Le pubblicità sui social devono essere chiaramente pubblicità. E la responsabilità ricade non solo sugli influencer, bensì parimenti sulle aziende committenti. A ribadirlo ancora una volta sono due organi regolatori inglesi, il Cap (Committee of Advertising Practice) e il Cma (Competition and Markets Authority) che hanno rilasciato un ‘patetino’ per influencer che mira a tracciare un confine nelle attività sponsorizzate degli influencer. E, di conseguenza, a regolare il loro rapporto con le aziende. Il fine è tutelare i consumatori, specie quelli più giovani, che finiscono nel mirino delle campagne di marketing sui social, un mercato in rapida crescita.
La guida inizia caratterizzando i diversi tipi di pubblicità, oltre ai ‘canonici’ banner e fino ai post sponsorizzati.

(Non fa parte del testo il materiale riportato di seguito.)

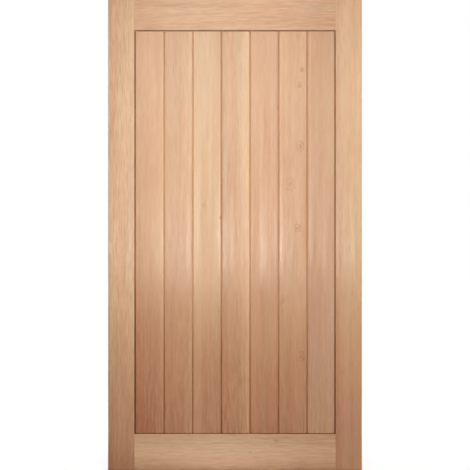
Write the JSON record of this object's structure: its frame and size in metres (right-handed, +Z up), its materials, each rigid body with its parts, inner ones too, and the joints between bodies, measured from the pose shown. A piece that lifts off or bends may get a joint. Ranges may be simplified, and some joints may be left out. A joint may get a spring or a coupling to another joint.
{
  "type": "entrance door leaf",
  "caption": "Timber entrance door leaf: stiles and rails tenoned and wedged together, filled on both faces with upright V-jointed tongue and groove boards",
  "frame": {"origin": "on the hinge edge at the foot of the leaf, in the middle of its thickness; the hinge_edge mount is 5 mm above it on the same face", "axes": "X across the leaf from the hinge edge to the lock edge, Y from the front face to the back face, Z up"},
  "size_m": [1.1, 0.044, 2.04],
  "materials": {
    "stile_timber": "satin",
    "rail_timber": "satin",
    "board_timber": "satin",
    "core_timber": "matte",
    "wedge_timber": "satin"
  },
  "bodies": {
    "root": {"back_board_1": "board_timber", "back_board_2": "board_timber", "back_board_3": "board_timber", "back_board_4": "board_timber", "back_board_5": "board_timber", "back_board_6": "board_timber", "back_board_7": "board_timber", "bottom_rail": "rail_timber", "core_panel": "core_timber", "front_board_1": "board_timber", "front_board_2": "board_timber", "front_board_3": "board_timber", "front_board_4": "board_timber", "front_board_5": "board_timber", "front_board_6": "board_timber", "front_board_7": "board_timber", "left_foot_wedge_lower": "wedge_timber", "left_foot_wedge_upper": "wedge_timber", "left_middle_wedge_lower": "wedge_timber", "left_middle_wedge_upper": "wedge_timber", "left_stile": "stile_timber", "left_top_wedge_lower": "wedge_timber", "left_top_wedge_upper": "wedge_timber", "right_foot_wedge_lower": "wedge_timber", "right_foot_wedge_upper": "wedge_timber", "right_middle_wedge_lower": "wedge_timber", "right_middle_wedge_upper": "wedge_timber", "right_stile": "stile_timber", "right_top_wedge_lower": "wedge_timber", "right_top_wedge_upper": "wedge_timber", "top_rail": "rail_timber"}
  },
  "joints": []
}
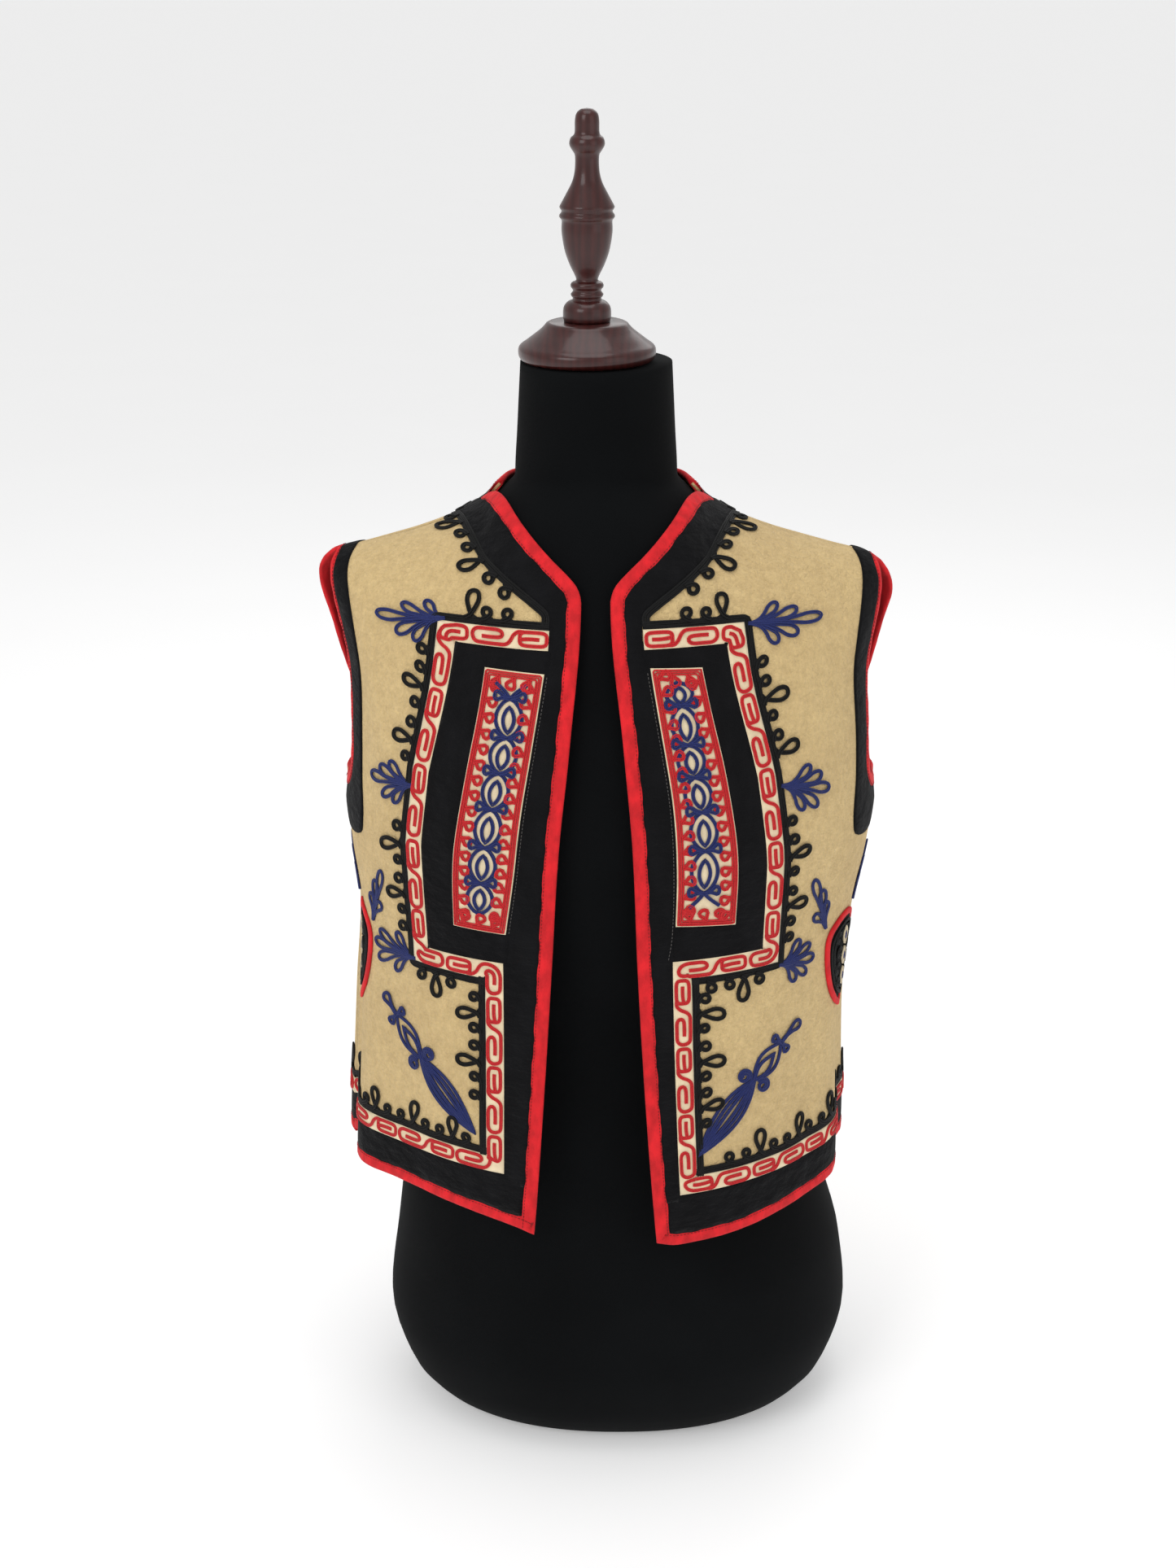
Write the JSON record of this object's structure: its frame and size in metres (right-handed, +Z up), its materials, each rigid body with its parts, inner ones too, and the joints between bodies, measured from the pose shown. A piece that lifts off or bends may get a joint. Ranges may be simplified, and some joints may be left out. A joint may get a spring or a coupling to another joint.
{
  "type": "embroidered folk vest on dress form",
  "caption": "Open-fronted folk vest of pale felt with black velvet bands, red binding, braided strips and shield patches, worn by a limbless dress form with a turned wooden finial.",
  "frame": {"origin": "on the floor at the middle of the dress form's flat base, on the vest's own centre line", "axes": "+Z up from the floor to the finial, -Y out of the vest's open front, +X towards the wearer's left"},
  "size_m": [0.3918, 0.2746, 0.926],
  "materials": {
    "felt": "matte woollen felt",
    "velvet": "black cut pile",
    "red_cloth": "plain weave binding",
    "braided_strip": "cream strip worked with red cord",
    "jersey": "fine black knit",
    "wood": "dark gloss varnish"
  },
  "bodies": {
    "root": {"form_torso": "jersey", "form_neck_plate": "wood", "form_finial": "wood", "front_right": "felt", "front_left": "felt", "back": "felt", "binding_front_right": "red_cloth", "binding_front_left": "red_cloth", "binding_back_hem": "red_cloth", "binding_back_neck": "red_cloth", "binding_armhole_right": "red_cloth", "binding_armhole_left": "red_cloth", "binding_shield_right": "red_cloth", "binding_shield_left": "red_cloth", "velvet_armhole_right": "velvet", "velvet_armhole_left": "velvet", "velvet_edge_right": "velvet", "velvet_edge_left": "velvet", "velvet_frame_right": "velvet", "velvet_frame_left": "velvet", "velvet_hem": "velvet", "velvet_back_neck": "velvet", "shield_right": "velvet", "shield_left": "velvet", "braid_right": "braided_strip", "braid_left": "braided_strip", "braid_back": "braided_strip", "insert_right": "braided_strip", "insert_left": "braided_strip"}
  },
  "joints": []
}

I due organi specificano come sotto quest’ultimo cappello debbano finire anche i prodotti o i servizi che un influencer sponsorizza per se stessa (per esempio i giveaway) e i codici sconti tramite cui il guadagno avviene in affiliazione (ovvero, l’influencer riceve una percentuale del venduto attraverso quel link o quel buono).
Tra i punti toccati, anche la (non) differenza tra un post pagato in denaro e uno retribuito in servizi o beni: anche se non c’è stato uno scambio monetario, se un influencer pubblicizza un prodotto a fronte di un benefit di qualsiasi tipo (ospitalità in un hotel, prodotti o servizi gratis), deve specificarlo. Stesso discorso per i post su cui le aziende esigono un controllo prima di andare online: se un brand chiede di approvare un post prima che sia pubblicato, il post ricade nella categoria degli advertorial.

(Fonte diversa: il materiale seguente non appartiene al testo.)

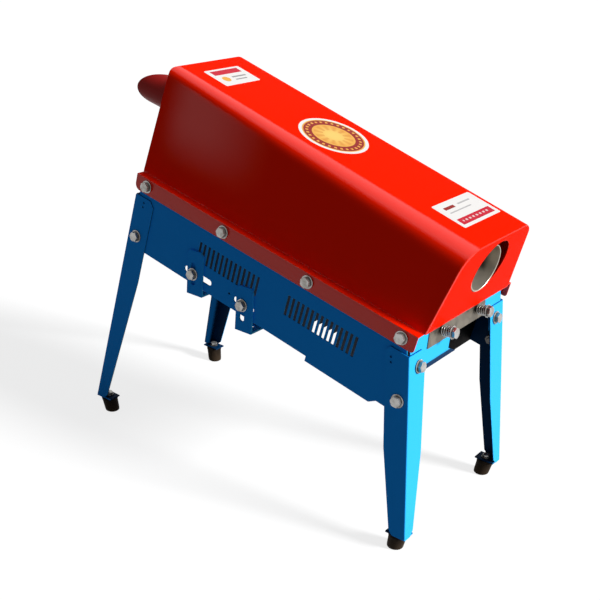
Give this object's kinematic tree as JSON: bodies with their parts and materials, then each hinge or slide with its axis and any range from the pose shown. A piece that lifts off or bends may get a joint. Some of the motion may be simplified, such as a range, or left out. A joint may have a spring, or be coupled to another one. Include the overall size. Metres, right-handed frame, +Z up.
{
  "type": "corn sheller",
  "caption": "Household corn sheller with a sloping red cover, a feed pipe, a round cob outlet, louvred blue panels, splayed sheet legs and slotted motor hangers.",
  "frame": {"origin": "on the floor, under the middle of the machine's outline", "axes": "+X along the machine towards the cob outlet, -Y towards the side with the motor hangers, +Z up"},
  "size_m": [0.6182, 0.2748, 0.5624],
  "materials": {
    "black_paint": "matte black enamel",
    "black_rubber": "moulded, slightly shiny",
    "blue_paint": "satin blue enamel",
    "cast_iron": "rough cast, ground on the running faces",
    "galvanised": "dull galvanised sheet",
    "red_paint": "glossy red enamel",
    "steel": "plain turned or rolled steel",
    "zinc": "bright zinc plate"
  },
  "bodies": {
    "frame": {"bearing_beam": "black_paint", "bearing_housing_left": "cast_iron", "bearing_housing_right": "cast_iron", "bearing_left": "zinc", "bearing_right": "zinc", "concave_screen": "steel", "ear_guide": "galvanised", "end_curtain": "black_rubber", "feed_spout": "red_paint", "flange_bolt_front_1": "zinc", "flange_bolt_front_2": "zinc", "flange_bolt_front_3": "zinc", "flange_bolt_front_4": "zinc", "flange_bolt_rear_1": "zinc", "flange_bolt_rear_2": "zinc", "flange_bolt_rear_3": "zinc", "flange_bolt_rear_4": "zinc", "foot_bolt_front_left": "zinc", "foot_bolt_front_right": "zinc", "foot_bolt_rear_left": "zinc", "foot_bolt_rear_right": "zinc", "foot_front_left": "black_rubber", "foot_front_right": "black_rubber", "foot_rear_left": "black_rubber", "foot_rear_right": "black_rubber", "front_panel": "blue_paint", "hood": "red_paint", "left_end_plate": "blue_paint", "leg_end_bolt_front_left": "zinc", "leg_end_bolt_front_right": "zinc", "leg_end_bolt_rear_left": "zinc", "leg_end_bolt_rear_right": "zinc", "leg_front_left": "blue_paint", "leg_front_right": "blue_paint", "leg_rear_left": "blue_paint", "leg_rear_right": "blue_paint", "leg_side_bolt_front_left": "zinc", "leg_side_bolt_front_right": "zinc", "leg_side_bolt_rear_left": "zinc", "leg_side_bolt_rear_right": "zinc", "outlet_tube": "galvanised", "rear_panel": "blue_paint", "right_end_plate": "blue_paint", "spring_front": "zinc", "spring_rear": "zinc", "spring_screw_front": "zinc", "spring_screw_rear": "zinc"},
    "rotor": {"rotor_shaft": "steel", "shelling_drum": "cast_iron", "driven_pulley": "cast_iron", "pulley_nut": "zinc"},
    "clamp_left": {"bracket_bolt_left": "zinc"},
    "clamp_right": {"bracket_bolt_right": "zinc"},
    "hanger_left": {"motor_bracket_left": "blue_paint"},
    "hanger_right": {"motor_bracket_right": "blue_paint"},
    "sprung_plate": {"pressure_plate": "galvanised"}
  },
  "joints": [
    {"name": "rotor_spin", "type": "hinge", "parent": "frame", "child": "rotor", "pos_m": [0.02532, 0.00838, 0.34777], "axis": [0.9776, 0, -0.2103], "continuous": true},
    {"name": "clamp_left_slide", "type": "slide", "parent": "frame", "child": "clamp_left", "axis": [0.9776, 0, -0.2103], "range_m": [-0.0149, 0.0285]},
    {"name": "hanger_left_slide", "type": "slide", "parent": "clamp_left", "child": "hanger_left", "axis": [0, 0.044, 0.999], "range_m": [-0.0125, 0.006]},
    {"name": "clamp_right_slide", "type": "slide", "parent": "frame", "child": "clamp_right", "axis": [0.9776, 0, -0.2103], "range_m": [-0.0142, 0.0142]},
    {"name": "hanger_right_slide", "type": "slide", "parent": "clamp_right", "child": "hanger_right", "axis": [0, 0.044, 0.999], "range_m": [-0.005, 0.013]},
    {"name": "sprung_plate_slide", "type": "slide", "parent": "frame", "child": "sprung_plate", "axis": [0.9952, 0, 0.0977], "range_m": [0, 0.004], "stiffness_N_per_m": 1500, "springref_m": -0.004, "deforming": ["spring_front", "spring_rear"]}
  ]
}
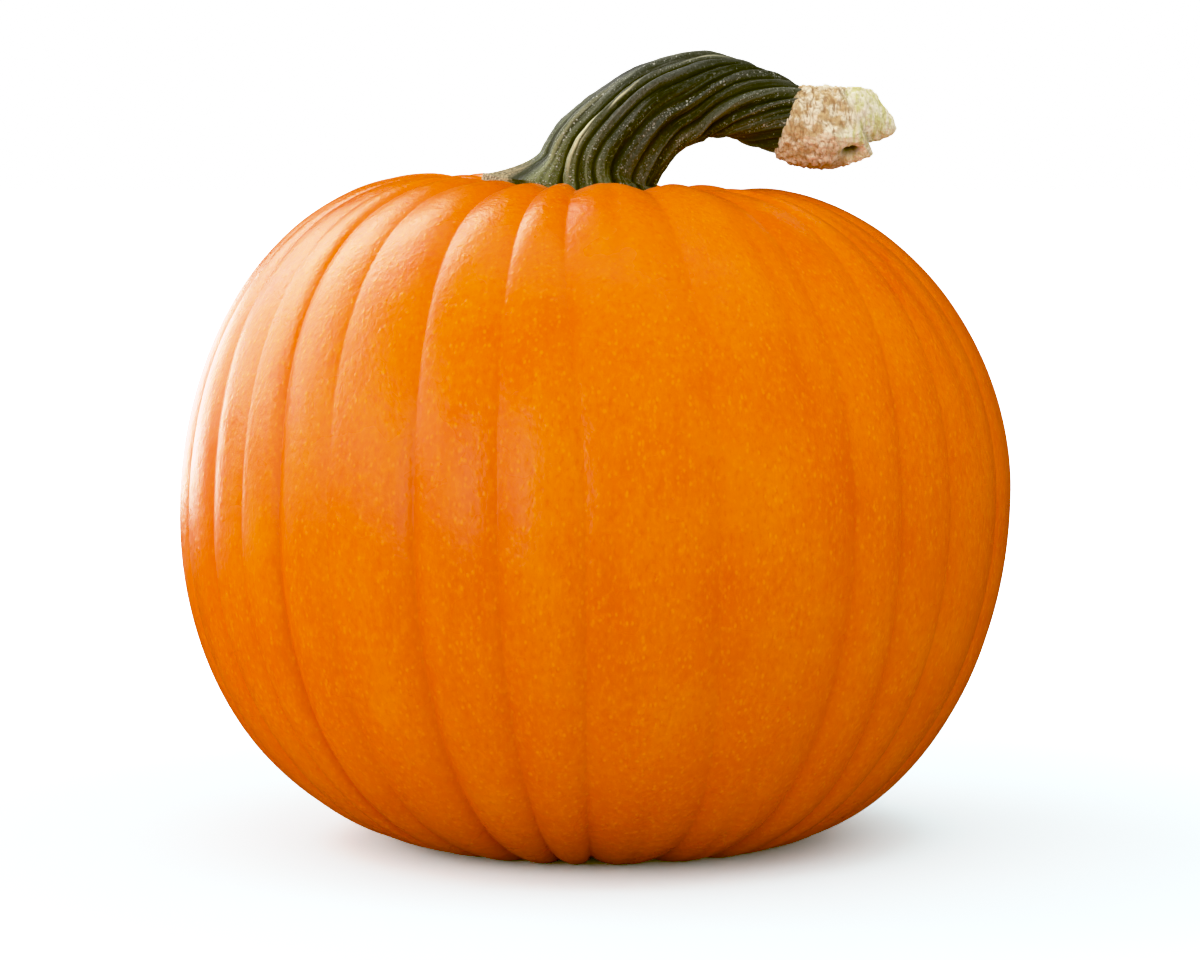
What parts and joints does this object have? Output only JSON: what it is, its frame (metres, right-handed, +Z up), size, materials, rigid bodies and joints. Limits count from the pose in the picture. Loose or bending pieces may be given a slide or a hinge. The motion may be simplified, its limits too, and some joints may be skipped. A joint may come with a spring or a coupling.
{
  "type": "pumpkin",
  "caption": "Ripe round carving pumpkin with shallow ribs, resting on its base, with a bent, ridged dry stem broken off at the tip.",
  "frame": {"origin": "on the floor under the middle of the bounding box", "axes": "+Z up from the base to the stem, +X towards the torn end of the stem, the front is -Y"},
  "size_m": [0.3026, 0.2956, 0.2866],
  "materials": {
    "rind": "waxy orange skin, satin gloss",
    "stem": "rough dark green, pale torn end"
  },
  "bodies": {
    "root": {"fruit": "rind", "stem": "stem"}
  },
  "joints": []
}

Il modo corretto per specificare che un post è sponsorizzato è utilizzare una dicitura chiara (per esempio, ad, advertising o advertisment, in luogo di diciture più ‘rischiose’ come sponsored o frasi come ‘grazie’ seguito dalla mention di un brand), che non imponga al consumatore “troppi sforzi”. Il consumatore, in sostanza, deve essere in grado di riconoscere un’ad senza dover cliccare o interagire col post in qualche modo. Ciò, evidentemente, implica evitare di postare l’hashtag “in un mare di altri ad” o troppo in basso nella didascalia.

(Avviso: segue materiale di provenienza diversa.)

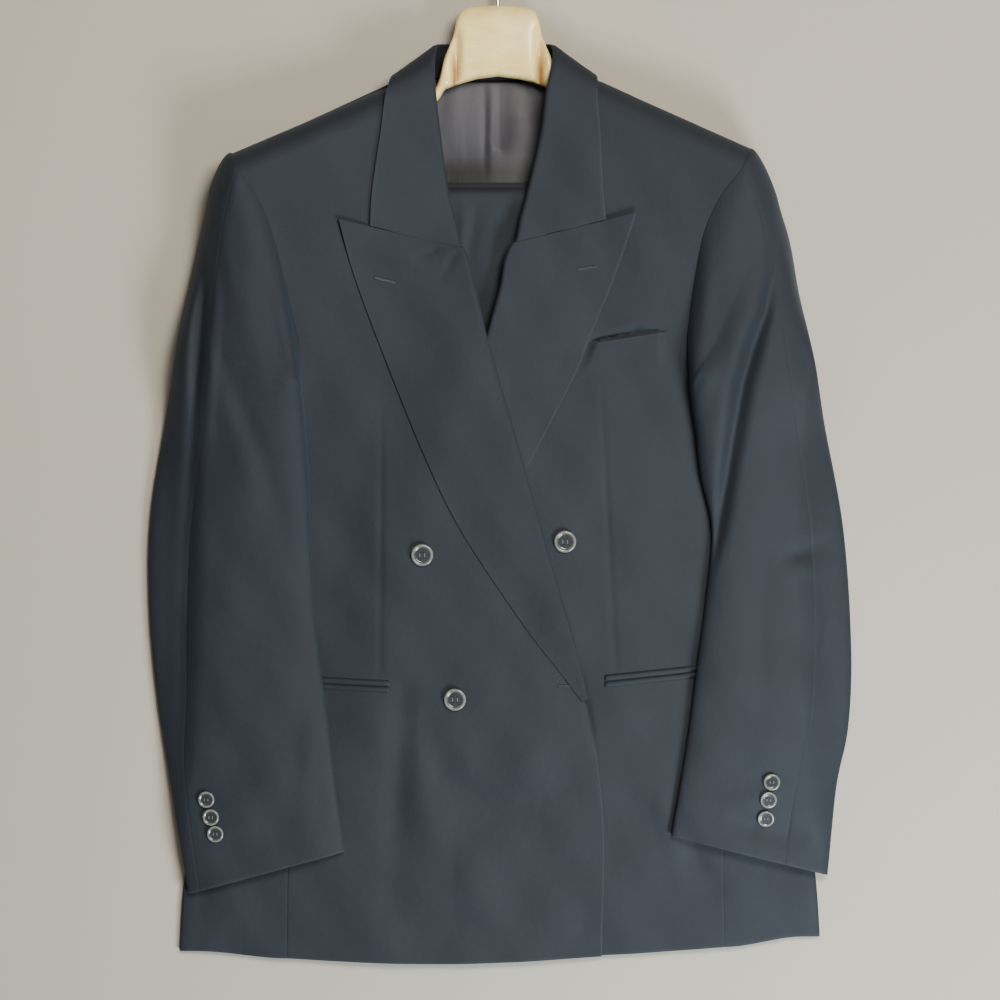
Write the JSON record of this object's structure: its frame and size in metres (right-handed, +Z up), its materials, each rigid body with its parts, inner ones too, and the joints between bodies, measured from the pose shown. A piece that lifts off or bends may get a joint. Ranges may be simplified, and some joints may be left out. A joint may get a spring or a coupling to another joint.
{
  "type": "two-piece suit on a wooden hanger",
  "caption": "Dark double-breasted suit laid flat: peak-lapel jacket buttoned over a contoured wooden hanger, with its trousers folded over the bar inside.",
  "frame": {"origin": "middle of the bounding box, on the surface the back of the jacket lies on", "axes": "+Z up out of the surface, +Y from the hem up to the hanger's hook, +X to the wearer's left"},
  "size_m": [0.6362, 0.9213, 0.0594],
  "materials": {
    "suiting": "matte worsted wool, midnight blue",
    "lining": "satin lining, grey",
    "buttons": "polished, dark horn look",
    "maple": "clear satin varnish",
    "hook_steel": "plated wire"
  },
  "bodies": {
    "root": {"front_right": "suiting", "front_left": "suiting", "back_right": "suiting", "back_left": "suiting", "side_body_right": "suiting", "side_body_left": "suiting", "lapel_right": "suiting", "lapel_left": "suiting", "collar_right": "suiting", "collar_left": "suiting", "top_sleeve_right": "suiting", "under_sleeve_right": "suiting", "top_sleeve_left": "suiting", "under_sleeve_left": "suiting", "pocket_right_lower_jet": "suiting", "pocket_right_upper_jet": "suiting", "pocket_left_lower_jet": "suiting", "pocket_left_upper_jet": "suiting", "chest_welt": "suiting", "trouser_legs": "suiting", "trouser_waistband": "suiting", "back_lining": "lining", "front_button_upper_right": "buttons", "front_button_lower_right": "buttons", "front_button_upper_left": "buttons", "cuff_button_right_1": "buttons", "cuff_button_right_2": "buttons", "cuff_button_right_3": "buttons", "cuff_button_left_1": "buttons", "cuff_button_left_2": "buttons", "cuff_button_left_3": "buttons", "hanger_body": "maple", "hanger_bar": "maple", "hanger_hook": "hook_steel"}
  },
  "joints": []
}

La nota rimarca più volte come influencer e brand siano entrambi coinvolti e responsabili del rispetto del norme. La guida del Cap rimanda esplicitamente alle norme definite in proposito dall’autorità antritrust britannica (la Cma), ma spiega anche cosa può accadere in caso di situazione non ‘compliant’. Viene illustrato tutto il percorso fino alla possibile sanzione, con tanto di pubblicazione dei ‘colpevoli’ sulle liste settimanali dei provvedimenti di Cap.